Civilisation-building is the underpinning purpose of the courses and it is seen to begin with small changes in our patterns of daily action. Again in a later book:

Book Six (page 11):

The world is in great turmoil, and its problems seem to become daily more acute. We should, therefore, not sit idle . . . Bahá’u’lláh has not given us His Teachings to treasure them and hide them for our personal delight and pleasure. He gave them to us that we may pass them from mouth to mouth, until all the world . . . . enjoys their blessings and uplifting influence.

(Shoghi Effendi, The Guardian: 27 March 1933)

Book Seven (page 67):

Children are the most precious treasure a community can possess, for in them are the promise and guarantee of the future. They bear the seeds of the character of future society which is largely shaped by what the adults constituting the community do or fail to do with respect to children.
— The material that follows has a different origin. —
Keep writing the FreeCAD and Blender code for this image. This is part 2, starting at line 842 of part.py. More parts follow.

(Universal House of Justice: Ridván  2000)

The Purpose of the Core Activities

Many people has felt confused at times about the exact purpose of the ‘core activities.’ A member of the Universal House of Justice has reportedly offered the following clarification.
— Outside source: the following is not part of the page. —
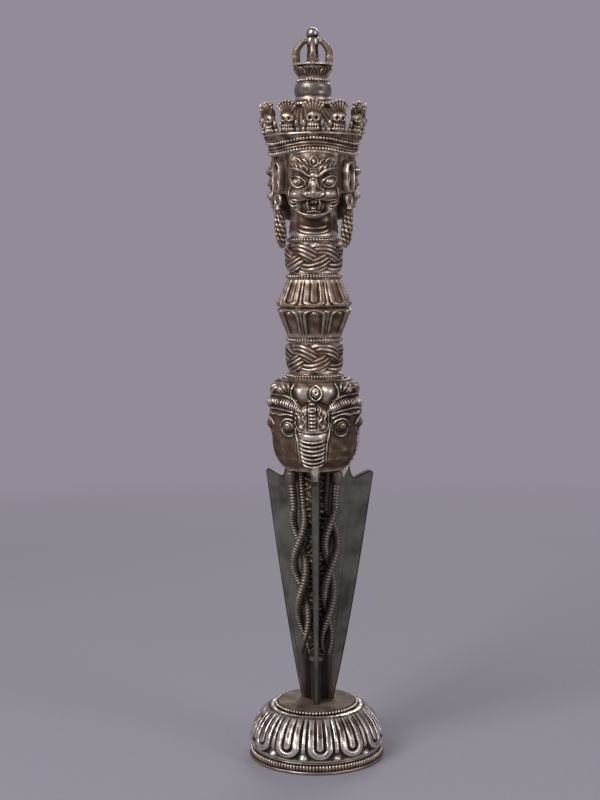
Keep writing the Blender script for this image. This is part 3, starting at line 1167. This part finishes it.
# One leaf: fluted flame fan over a skull with its jaw and teeth; lumps are fused by a fine remesh
def leafMesh():
    w = crown["leafW"]/2
    bm = bmesh.new()
    slab = bmesh.ops.create_cube(bm, size=1, matrix=Matrix.Translation((0, -0.55, 3.4))
                                 @ Matrix.Diagonal((2*w - 1.9, 1.1, 7.2, 1)))
    for v in slab["verts"]:
        v.co.x *= 1.22 if v.co.z < 3 else 0.86
    fan = bmesh.ops.create_cube(bm, size=1, matrix=Matrix.Translation((0, -0.45, 9.4))
                                @ Matrix.Diagonal((2*w - 2.4, 0.8, 5.4, 1)))
    for v in fan["verts"]:
        v.co.x *= 0.7 if v.co.z < 9 else 1.2
    for k in range(-3, 4):      # flutes spread from the skull's crown
        lean = 13.5*k
        root = Vector((0.42*k, -0.95, 7.6))
        long = 2.85 - 0.08*k*k
        mid = root + Matrix.Rotation(math.radians(lean), 3, "Y") @ Vector((0, 0, long))
        lump(bm, mid, (0.56, 0.72, long), lean)
        tip = root + Matrix.Rotation(math.radians(lean), 3, "Y") @ Vector((0, -0.05, 2*long - 0.5))
        lump(bm, tip, (0.6, 0.66, 0.6), lean)
    lump(bm, (0, -1.25, 6.1), (3.0, 1.75, 2.35))                        # skull
    for side in (-1, 1):
        lump(bm, (side*1.9, -1.7, 5.2), (0.85, 0.8, 0.6))               # cheekbones
        lump(bm, (side*1.2, -2.3, 7.1), (0.95, 0.5, 0.4), side*14)      # brows
        lump(bm, (side*3.5, -0.9, 3.6), (0.75, 0.7, 1.5), side*8)       # curls beside the jaw
        lump(bm, (side*3.75, -0.8, 1.3), (0.85, 0.75, 1.0))
    lump(bm, (0, -1.2, 3.6), (2.3, 1.1, 0.75))                          # upper jaw
    lump(bm, (0, -1.35, 1.6), (2.9, 1.35, 0.95))                        # lower jaw
    lump(bm, (0, -1.0, 0.3), (3.3, 1.1, 0.55))
    for k in range(-2, 3):                                          # two rows of teeth
        lump(bm, (0.98*k, -2.25 + 0.1*k*k, 3.05), (0.34, 0.5, 0.55))
        lump(bm, (1.02*k, -2.55 + 0.12*k*k, 1.85), (0.34, 0.5, 0.55))
    fused = fuse("leaf", bm)
    # sockets of the eyes and nose are pressed in
    co = readPoints(fused)
    outer = co[:, 1] < -1.0
    for x, z, size, deep in ((-1.25, 5.95, 1.0, 1.3), (1.25, 5.95, 1.0, 1.3), (0, 4.75, 0.6, 0.8)):
        co[:, 1] += outer*deep*swell(np.hypot(co[:, 0] - x, co[:, 2] - z), size)
    co[:, 1] = np.minimum(co[:, 1], 0.0)
    co[:, 2] = np.maximum(co[:, 2], 0.05)
    writePoints(fused, co)
    return fused


def makeLeaves():
    c = crown
    fused = leafMesh()

    # the skulls stand proud and are rubbed bright
    def rub(co):
        out = np.hypot(co[:, 0], co[:, 1]) - c["seatR"] - (co[:, 2] - bandTop)*math.tan(math.radians(c["lean"]))
        return 0.22*ease(out, 1.7, 2.8) - 0.1*(1 - ease(out, 0.6, 1.3))

    for i in range(c["leaves"]):
        bm = bmesh.new()
        bm.from_mesh(fused)
        place = (Matrix.Rotation(math.radians(360*i/c["leaves"]), 4, "Z")
                 @ Matrix.Translation((0, -c["seatR"] - 0.1, bandTop - 0.1))
                 @ Matrix.Rotation(math.radians(c["lean"]), 4, "X"))
        bmesh.ops.transform(bm, matrix=place, verts=bm.verts)
        node = "crown_leaf_%02d" % (i + 1)
        finish(node, bm, "handle", wobble=0.04, rub=rub)


# Finial: drawn-up hair, collar, beaded ring, lotus cup, four prongs round a spire
finial = {
    "hairRows": 60, "hairLocks": 30, "hairTwist": 26, "collarR": 7.5, "ringR": 6.8, "ringH": 2.0,
    "cupR": 8.2, "cupFootR": 5.9, "cupPetals": 8, "cupRows": 54, "cupInnerRows": 8, "cupBeads": 38,
    "spireR": 2.3, "knobR": 2.55,
}


def makeTopknot():
    f = finial
    low, high = lowOf("topknot"), topOf("topknot")
    shares = [0, 0.03, 0.2, 0.45, 0.66, 0.72, 0.78, 0.84, 0.88, 0.94, 1]
    radii = [11.4, 12.0, 11.6, 9.6, 7.8, 7.5, 8.2, 8.1, 7.3, 7.35, 7.0]

    def place(a, v):
        t = v/(f["hairRows"] - 1)
        lock = np.abs(np.sin(np.radians((a + f["hairTwist"]*t)*f["hairLocks"]/2))) - 0.6
        r = np.interp(t, shares, radii) + 0.45*lock*(1 - ease(t, 0.62, 0.7))
        r = r + 0.25*lock*ease(t, 0.76, 0.8)*(1 - ease(t, 0.84, 0.88))
        return r, low + t*(high - low), a

    finish("topknot", turned(360, f["hairRows"], place), "handle")


def makeCollar():
    low, high = lowOf("finial_collar"), topOf("finial_collar")
    foot = 0.86*finial["collarR"]
    bulge = finial["collarR"] - foot
    outline = [(0, low)] + [(foot + bulge*math.cos(b)**0.8 if math.cos(b) > 1e-6 else foot,
                             mix(low, high, (1 + math.sin(b))/2)) for b in np.radians(range(-90, 91, 9))]
    bm = lathe(outline + [(0, high)], 144)
    finish("finialCollar", bm, "bright", ["finial_collar"], wobble=0.03, rub=-0.15)


def makeCup():
    f = finial
    low, high = lowOf("finial_cup"), topOf("finial_cup")
    outerRows = f["cupRows"] - f["cupInnerRows"]

    def place(a, v):
        t = np.minimum(v/outerRows, 1)
        side = sideOf(a, f["cupPetals"])
        base = mix(f["cupFootR"], f["cupR"], ease(t, -0.25, 0.85))
        # petals open at the foot and close in an arch under the rim
        far = np.hypot(side/0.96, np.maximum(0, t - 0.2)/0.62)
        petal = 0.75*swell(far - 0.86, 0.15) + 0.35*(1 - ease(far, 0.45, 0.7))
        petal = petal + 0.55*swell(np.hypot(side/0.42, (t - 0.6)/0.16), 1)
        r = base - 0.8 + petal*(1 - ease(t, 0.8, 0.86)) + 0.75*ease(t, 0.86, 0.9)
        r = r - 0.4*swell(t - 0.84, 0.05)
        inner = v - outerRows
        r = np.where(inner > 0, f["cupR"] - 0.25 - 0.9*inner, r)
        return np.maximum(r, 0.3), low + t*(high - low), a

    bm = turned(288, f["cupRows"], place)
    beadRow(bm, f["cupBeads"], f["cupR"] - 0.5, high - 0.1, 0.55)
    finish("finialCup", bm, "handle", ["finial_cup"])


def makeProng(name, angle):
    f = finial
    base = topOf("finial_cup") + gap
    tall = topOf(name) - base
    tipIn = f["spireR"] + gap
    # a bow of round bar, thick in the middle and drawn in to the spire at its tip
    spine = route([(f["cupR"] - 2.1, 0), (f["cupR"] - 1.6, 0.12*tall), (f["cupR"] - 1.5, 0.4*tall),
                   (f["cupR"] - 2.2, 0.62*tall), (f["cupR"] - 3.5, 0.79*tall), (tipIn + 1.0, 0.9*tall)], 7)
    bm = bmesh.new()
    size = len(spine)
    for k, (r, z) in enumerate(spine):
        t = k/(size - 1)
        thick = mix(1.55, 1.2, ease(t, 0.3, 1)) + 0.2*swell(t - 0.3, 0.08)
        spot = Matrix.Translation((0, -r, base + z + 0.05)) @ Matrix.Diagonal((0.85*thick, thick, thick, 1))
        bmesh.ops.create_icosphere(bm, subdivisions=3, radius=1.0, matrix=spot)
    for side in (-1, 1):    # the spur on the back of the prong
        spot = (Matrix.Translation((side*0.35, -f["cupR"] + 0.25, base + 0.3*tall))
                @ Matrix.Rotation(math.radians(-35), 4, "X") @ Matrix.Diagonal((0.5, 0.45, 1.2, 1)))
        bmesh.ops.create_icosphere(bm, subdivisions=2, radius=1.0, matrix=spot)
    fused = fuse("bow", bm)
    co = readPoints(fused)
    co[:, 2] = np.clip(co[:, 2], base, base + tall)
    co[:, 1] = np.maximum(co[:, 1], -f["cupR"] + 0.05)
    writePoints(fused, co)
    bm = bmesh.new()
    bm.from_mesh(fused)
    bmesh.ops.smooth_vert(bm, verts=bm.verts, factor=0.5, use_axis_x=True, use_axis_y=True, use_axis_z=True)
    turnBy(bm, angle)
    finish(name, bm, "handle", wobble=0.02)


def makeSpire():
    f = finial
    low, high = lowOf("spire"), topOf("spire")
    s = f["spireR"] + 0.2
    knob = f["knobR"]
    steps = [(0, 0), (0, 1.0), (-0.2, 1.2), (-0.2, 1.5), (0.05, 1.7), (0.05, 2.5), (-0.25, 2.7), (-0.25, 3.1),
             (0, 3.3), (0, 3.9), (-0.25, 4.1), (-0.3, 6.8), (-0.2, 7.6), (0.1, 8.2), (0.1, 10.2), (-0.1, 10.7)]
    outline = [(0, low)] + [(s + out, low + up) for out, up in steps]
    middle = high - knob
    outline += [(knob*math.cos(b), middle + knob*math.sin(b)) for b in np.radians(range(-40, 81, 10))]
    bm = lathe(outline + [(0, high)], 72)
    finish("spire", bm, "bright", wobble=0.03, rub=-0.14)


makeHead()
for side, angle in zip(channels, (60, 180, 300)):
    makeEarring("earring_" + side, angle)
print("head ready")
makeCrownBand()
makeLeaves()
print("crown ready")
makeTopknot()
makeCollar()
makeRing("finial_ring", finial["ringR"], finial["ringH"], "handle")
makeCup()
for name, angle in zip(("front", "right", "back", "left"), (0, 90, 180, 270)):
    makeProng("prong_" + name, angle)
makeSpire()
print("finial ready")


# Camera at the photograph's angle, level floor, three soft boxes and an even room
view = {
    "place": (0, -0.5958, 0.2113), "down": 5.9, "yaw": 0.584, "roll": -0.398, "lens": 65.34, "sensor": 36,
    "wall": "#938b97", "room": "#f4f2f4", "floor": "#827f89", "far": "#827c87",
    "floorHalf": 2.2, "fadeFrom": 0.45, "fadeTo": 0.75, "fibreMm": 2.5, "aim": (0, 0, 0.15),
    # place, size and power of each soft box
    "boxes": {"keyBox": ((-0.6, -0.64, 0.75), (0.5, 0.6), 10),
              "fillBox": ((0.75, -0.55, 0.45), (0.3, 0.6), 2.6),
              "backBox": ((0.2, 0.9, 0.8), (0.6, 0.4), 4)},
}


def makeCamera():
    lens = bpy.data.cameras.new("camera")
    lens.sensor_fit = "VERTICAL"
    lens.sensor_height = view["sensor"]
    lens.lens = view["lens"]
    lens.clip_start = 0.01
    camera = putInScene("camera", lens)
    camera.matrix_world = (Matrix.Translation(view["place"])
                           @ Matrix.Rotation(math.radians(view["yaw"]), 4, "Z")
                           @ Matrix.Rotation(math.radians(90 - view["down"]), 4, "X")
                           @ Matrix.Rotation(math.radians(view["roll"]), 4, "Z"))
    bpy.context.scene.camera = camera


def makeFloor():
    bm = bmesh.new()
    bmesh.ops.create_circle(bm, cap_ends=True, segments=96, radius=view["floorHalf"])
    mesh = meshOf("floor", bm)
    material, tree = startMaterial("mattFloorPaper")
    spot = add(tree, "TexCoord", out="Object")
    reach = add(tree, "VectorMath", (spot,), out="Value", operation="LENGTH")
    fade = add(tree, "MapRange", (reach, view["fadeFrom"], view["fadeTo"]))
    fibre = add(tree, "MapRange", (grain(tree, view["fibreMm"]), 0.3, 0.7, 0.97, 1.03))
    colour = add(tree, "Mix", {0: fade, 6: linear(view["floor"]), 7: linear(view["far"])}, out=2,
                 data_type="RGBA")
    tone = add(tree, "CombineColor", (fibre, fibre, fibre))
    colour = add(tree, "Mix", {0: 1.0, 6: colour, 7: tone}, out=2, data_type="RGBA", blend_type="MULTIPLY")
    matt = add(tree, "BsdfPrincipled", {"Base Color": colour, "Roughness": 0.85})
    flat = add(tree, "Emission", {"Color": linear(view["wall"])})
    far = add(tree, "MixShader", (fade, matt, flat))
    add(tree, "OutputMaterial", {"Surface": far})
    mesh.materials.append(material)
    floor = putInScene("floor", mesh)


def softBox(name, place, size, power):
    lamp = bpy.data.lights.new(name, "AREA")
    lamp.shape = "RECTANGLE"
    lamp.size, lamp.size_y = size
    lamp.energy = power
    turn = (Vector(view["aim"]) - Vector(place)).to_track_quat("-Z", "Y")
    putInScene(name, lamp).matrix_world = Matrix.Translation(place) @ turn.to_matrix().to_4x4()


def makeLight():
    for name, (place, size, power) in view["boxes"].items():
        softBox(name, place, size, power)
    world = bpy.data.worlds.new("room")
    bpy.context.scene.world = world
    world.use_nodes = True
    tree = world.node_tree
    tree.nodes.clear()
    seen = add(tree, "LightPath").node.outputs
    either = add(tree, "Math", (seen["Is Camera Ray"], seen["Is Glossy Ray"]), operation="MAXIMUM")
    wall = add(tree, "Background", {"Color": linear(view["wall"]), "Strength": 1.0})
    room = add(tree, "Background", {"Color": linear(view["room"]), "Strength": 0.5})
    both = add(tree, "MixShader", (either, room, wall))
    add(tree, "OutputWorld", {"Surface": both})
    bpy.context.scene.view_settings.view_transform = "Standard"


makeCamera()
makeFloor()
makeLight()
print("camera, floor and light ready")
He gave the example of a glass. He said that while it is not inaccurate to say that the glass is transparent, it is evident that transparency is not the purpose of the glass. Transparency is one of the attributes of the glass, but its purpose is to hold liquid. Similarly, one of the attributes of our core activities is that they become instruments for teaching – but that is not their purpose. He stressed that the purpose of our core activities is to enable us to serve society and help “translate that which hath been written into reality and action”.

The primary purpose of our core activities is to raise our capacity to serve society, such that these activities become instruments for developing communities, and not merely instruments for teaching the Faith.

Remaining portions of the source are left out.